Alors, que doit faire la famille d’un hikikomori ? Saitō a présenté le cas d’un homme de 21 ans qui s’était retiré de la société pendant cinq ans. Après avoir assisté à une séance de conseil, ses parents ont cessé de lui faire des discours d’encouragement ou d’intervenir de quelque manière que ce soit. Cela a conduit à une amélioration progressive des relations familiales. Quatre mois plus tard, il a finalement consulté un médecin et a commencé à fréquenter un centre de jour hikikomori, où il s’est lié d’amitié avec d’autres fans de jeux vidéo. Deux ans après sa première visite chez le médecin, il a commencé à suivre des cours dans un lycée par correspondance, et il a également assisté à toutes les séances de cours physiques. Ses notes étaient bonnes, et son état est maintenant stable.

Saitō a offert les points saillants de l’approche de l’hikikomori qu’il a tirée de son expérience : Les membres de la famille sont la première ligne de soutien pour l’individu affecté, ils devraient donc consulter un psychiatre et recevoir des conseils. Ensuite, ils doivent établir un lien externe, par exemple en rejoignant un groupe de soutien pour les familles de hikikomori. Ensuite, il faut augmenter lentement mais sûrement les points de contact entre la famille et la société. Tout en continuant à suivre des séances de conseil, les membres de la famille peuvent améliorer leur capacité à dialoguer avec le reclus en consultant les centres régionaux d’hikikomori, les centres de santé et de bien-être mental ou les groupes de soutien privés. Si les parents prennent ces mesures, Saitō a constaté que les hikikomori commencent à changer progressivement.

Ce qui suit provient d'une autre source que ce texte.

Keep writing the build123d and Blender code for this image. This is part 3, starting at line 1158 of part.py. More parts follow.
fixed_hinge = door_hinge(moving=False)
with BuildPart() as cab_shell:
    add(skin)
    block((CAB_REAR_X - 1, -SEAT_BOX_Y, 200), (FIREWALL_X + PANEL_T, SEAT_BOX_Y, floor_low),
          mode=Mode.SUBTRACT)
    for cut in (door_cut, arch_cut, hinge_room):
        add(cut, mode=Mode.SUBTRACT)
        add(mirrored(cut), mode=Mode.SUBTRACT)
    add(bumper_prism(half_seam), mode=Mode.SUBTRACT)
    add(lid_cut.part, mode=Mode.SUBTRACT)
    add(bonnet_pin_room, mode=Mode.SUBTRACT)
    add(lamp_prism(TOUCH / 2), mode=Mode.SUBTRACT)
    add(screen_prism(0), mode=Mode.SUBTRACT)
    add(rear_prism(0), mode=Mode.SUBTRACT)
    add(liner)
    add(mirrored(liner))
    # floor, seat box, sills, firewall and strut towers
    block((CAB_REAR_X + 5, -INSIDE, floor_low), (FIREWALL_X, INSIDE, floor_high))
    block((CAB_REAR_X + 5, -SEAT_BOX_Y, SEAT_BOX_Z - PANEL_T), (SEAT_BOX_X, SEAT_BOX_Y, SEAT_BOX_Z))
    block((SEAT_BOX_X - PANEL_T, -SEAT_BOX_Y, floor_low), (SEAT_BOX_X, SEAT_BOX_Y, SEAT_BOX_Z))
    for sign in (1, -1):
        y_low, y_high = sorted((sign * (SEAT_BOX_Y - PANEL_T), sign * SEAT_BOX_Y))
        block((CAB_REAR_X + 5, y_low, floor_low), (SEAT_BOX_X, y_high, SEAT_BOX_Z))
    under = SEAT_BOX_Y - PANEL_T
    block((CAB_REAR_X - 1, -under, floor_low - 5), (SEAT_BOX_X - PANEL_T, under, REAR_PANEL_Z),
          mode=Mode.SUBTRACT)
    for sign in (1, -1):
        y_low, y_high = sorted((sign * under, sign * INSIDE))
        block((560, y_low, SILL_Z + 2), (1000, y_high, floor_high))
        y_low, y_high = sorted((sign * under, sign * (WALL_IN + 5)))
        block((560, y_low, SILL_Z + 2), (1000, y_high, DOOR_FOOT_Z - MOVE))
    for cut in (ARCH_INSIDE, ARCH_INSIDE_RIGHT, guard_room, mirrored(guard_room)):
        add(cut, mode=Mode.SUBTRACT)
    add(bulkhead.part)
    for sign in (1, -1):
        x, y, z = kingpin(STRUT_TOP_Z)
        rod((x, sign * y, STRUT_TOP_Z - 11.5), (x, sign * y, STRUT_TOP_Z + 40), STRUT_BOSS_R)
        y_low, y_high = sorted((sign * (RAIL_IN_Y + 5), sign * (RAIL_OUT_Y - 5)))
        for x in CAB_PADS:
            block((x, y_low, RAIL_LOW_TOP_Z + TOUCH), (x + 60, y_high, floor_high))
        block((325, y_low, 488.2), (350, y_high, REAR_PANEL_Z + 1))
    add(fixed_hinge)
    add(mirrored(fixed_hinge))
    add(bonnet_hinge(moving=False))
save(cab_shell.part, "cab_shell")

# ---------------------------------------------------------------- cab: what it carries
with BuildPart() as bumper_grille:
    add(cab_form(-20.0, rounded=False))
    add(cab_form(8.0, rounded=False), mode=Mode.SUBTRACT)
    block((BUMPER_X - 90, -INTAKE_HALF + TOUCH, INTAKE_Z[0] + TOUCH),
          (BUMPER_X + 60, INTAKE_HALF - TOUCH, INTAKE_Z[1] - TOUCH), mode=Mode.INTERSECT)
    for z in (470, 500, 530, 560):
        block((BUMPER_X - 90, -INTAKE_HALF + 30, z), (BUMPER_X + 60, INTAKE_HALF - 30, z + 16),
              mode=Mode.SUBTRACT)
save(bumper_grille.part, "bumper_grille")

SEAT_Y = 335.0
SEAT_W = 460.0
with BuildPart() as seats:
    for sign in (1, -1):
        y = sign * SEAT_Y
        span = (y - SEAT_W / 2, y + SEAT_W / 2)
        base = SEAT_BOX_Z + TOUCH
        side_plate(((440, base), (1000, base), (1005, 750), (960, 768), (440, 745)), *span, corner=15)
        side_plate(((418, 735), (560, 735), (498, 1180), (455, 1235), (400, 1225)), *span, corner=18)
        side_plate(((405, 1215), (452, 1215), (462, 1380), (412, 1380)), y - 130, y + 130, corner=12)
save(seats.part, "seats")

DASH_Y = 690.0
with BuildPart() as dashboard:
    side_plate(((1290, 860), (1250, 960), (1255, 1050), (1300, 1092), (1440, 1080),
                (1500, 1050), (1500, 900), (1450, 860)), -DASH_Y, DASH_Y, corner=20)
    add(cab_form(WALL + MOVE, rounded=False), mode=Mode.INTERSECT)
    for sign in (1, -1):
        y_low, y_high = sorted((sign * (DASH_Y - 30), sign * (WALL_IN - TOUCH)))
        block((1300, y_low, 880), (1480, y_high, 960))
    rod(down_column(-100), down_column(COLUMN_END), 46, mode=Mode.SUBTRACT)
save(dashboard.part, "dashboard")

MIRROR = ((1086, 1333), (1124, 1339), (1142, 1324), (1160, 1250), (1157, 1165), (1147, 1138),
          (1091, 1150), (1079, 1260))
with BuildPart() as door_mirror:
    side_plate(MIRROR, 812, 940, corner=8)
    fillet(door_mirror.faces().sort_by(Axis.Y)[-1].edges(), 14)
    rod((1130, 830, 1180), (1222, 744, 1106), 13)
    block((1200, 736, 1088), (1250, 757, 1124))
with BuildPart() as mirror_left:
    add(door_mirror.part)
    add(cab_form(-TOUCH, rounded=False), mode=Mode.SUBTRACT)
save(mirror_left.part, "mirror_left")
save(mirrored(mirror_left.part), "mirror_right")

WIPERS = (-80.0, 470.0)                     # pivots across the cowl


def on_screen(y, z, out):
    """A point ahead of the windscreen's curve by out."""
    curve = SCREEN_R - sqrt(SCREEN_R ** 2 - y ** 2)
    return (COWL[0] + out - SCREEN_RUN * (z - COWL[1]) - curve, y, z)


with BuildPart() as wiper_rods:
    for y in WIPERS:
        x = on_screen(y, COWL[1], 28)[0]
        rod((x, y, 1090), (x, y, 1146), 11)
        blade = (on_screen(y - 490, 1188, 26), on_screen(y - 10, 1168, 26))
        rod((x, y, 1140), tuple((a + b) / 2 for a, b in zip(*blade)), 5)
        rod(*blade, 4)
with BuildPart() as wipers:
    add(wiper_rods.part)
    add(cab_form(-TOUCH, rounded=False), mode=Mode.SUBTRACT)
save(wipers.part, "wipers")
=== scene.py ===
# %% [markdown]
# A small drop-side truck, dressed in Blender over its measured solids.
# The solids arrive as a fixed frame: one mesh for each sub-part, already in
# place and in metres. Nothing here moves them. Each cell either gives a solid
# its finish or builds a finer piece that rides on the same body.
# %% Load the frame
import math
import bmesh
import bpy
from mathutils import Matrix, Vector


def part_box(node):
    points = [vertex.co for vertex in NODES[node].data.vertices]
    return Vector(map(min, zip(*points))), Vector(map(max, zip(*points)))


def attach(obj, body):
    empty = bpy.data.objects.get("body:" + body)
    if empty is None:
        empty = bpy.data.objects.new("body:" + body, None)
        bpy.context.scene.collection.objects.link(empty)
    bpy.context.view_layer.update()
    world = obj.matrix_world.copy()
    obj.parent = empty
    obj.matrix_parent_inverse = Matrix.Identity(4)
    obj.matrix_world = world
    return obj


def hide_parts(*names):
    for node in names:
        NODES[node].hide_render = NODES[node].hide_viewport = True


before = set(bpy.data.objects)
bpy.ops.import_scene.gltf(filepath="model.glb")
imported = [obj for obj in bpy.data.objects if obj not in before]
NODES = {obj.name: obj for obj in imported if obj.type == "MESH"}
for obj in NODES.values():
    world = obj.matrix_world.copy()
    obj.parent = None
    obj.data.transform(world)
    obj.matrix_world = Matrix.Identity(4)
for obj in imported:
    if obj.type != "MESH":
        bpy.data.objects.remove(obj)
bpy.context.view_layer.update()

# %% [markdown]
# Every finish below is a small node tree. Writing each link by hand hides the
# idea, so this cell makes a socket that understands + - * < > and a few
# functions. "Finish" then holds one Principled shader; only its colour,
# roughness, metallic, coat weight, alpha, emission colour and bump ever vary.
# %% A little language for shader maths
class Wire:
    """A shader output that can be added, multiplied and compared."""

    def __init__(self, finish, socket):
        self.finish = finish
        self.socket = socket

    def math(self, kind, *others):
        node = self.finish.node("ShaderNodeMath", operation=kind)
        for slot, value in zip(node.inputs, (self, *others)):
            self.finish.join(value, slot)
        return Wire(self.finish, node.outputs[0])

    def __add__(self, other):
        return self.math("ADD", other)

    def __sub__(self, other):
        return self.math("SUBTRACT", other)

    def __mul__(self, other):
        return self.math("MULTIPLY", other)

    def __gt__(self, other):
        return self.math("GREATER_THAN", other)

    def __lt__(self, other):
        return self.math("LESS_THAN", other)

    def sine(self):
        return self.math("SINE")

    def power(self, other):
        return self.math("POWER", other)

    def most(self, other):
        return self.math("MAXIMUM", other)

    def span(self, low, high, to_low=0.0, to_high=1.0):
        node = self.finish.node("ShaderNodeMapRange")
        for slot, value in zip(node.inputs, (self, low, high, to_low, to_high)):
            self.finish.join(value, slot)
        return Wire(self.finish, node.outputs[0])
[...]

Saitō a également abordé la question du vieillissement. Il est important, a-t-il noté, que les parents dont la progéniture d’âge moyen est enfermée établissent un plan financier à vie pour eux, afin qu’ils puissent se débrouiller après le départ des parents. Les parents ne doivent pas craindre l’embarras ou se préoccuper des apparences lorsqu’ils examinent les options, y compris les pensions d’invalidité ou d’autres formes d’aide publique pour leurs enfants. Malheureusement, le gouvernement japonais ne montre aucun signe de développement de politiques ou de systèmes substantiels liés au vieillissement des hikikomori, ne voyant pas l’urgence du problème. Il est donc impératif, selon Saitō, que les familles fassent leurs propres préparatifs.

Le retrait social peut commencer par une réticence à sortir en réaction à une petite affaire. Mais s’il persiste pendant une période prolongée, il peut conduire à la dépression, à la peur des gens, à l’inversion veille-sommeil et à d’autres troubles psychiatriques. Il est donc conseillé de réagir rapidement en développant des points de contact avec la société. Saitō a souligné que les solutions dépendent de la reconnaissance affirmative par les hikikomori de leur propre état. Il a conclu en notant que retourner à l’école ou trouver un emploi ne doit pas nécessairement être considéré comme l’objectif ultime.

(Publié initialement en japonais le 30 août 2019. Photo de la bannière : Saitō Tamaki prend la parole au Foreign Press Center Japan à Tokyo, le 29 juillet 2019.)

(*1) ^ Saitō Tamaki (斎藤環), Shakaiteki hikikomori : Owaranai shishunki (社会的ひきこもり:終らない思春期 ) (Tokyo : PHP Shinsho, 1998).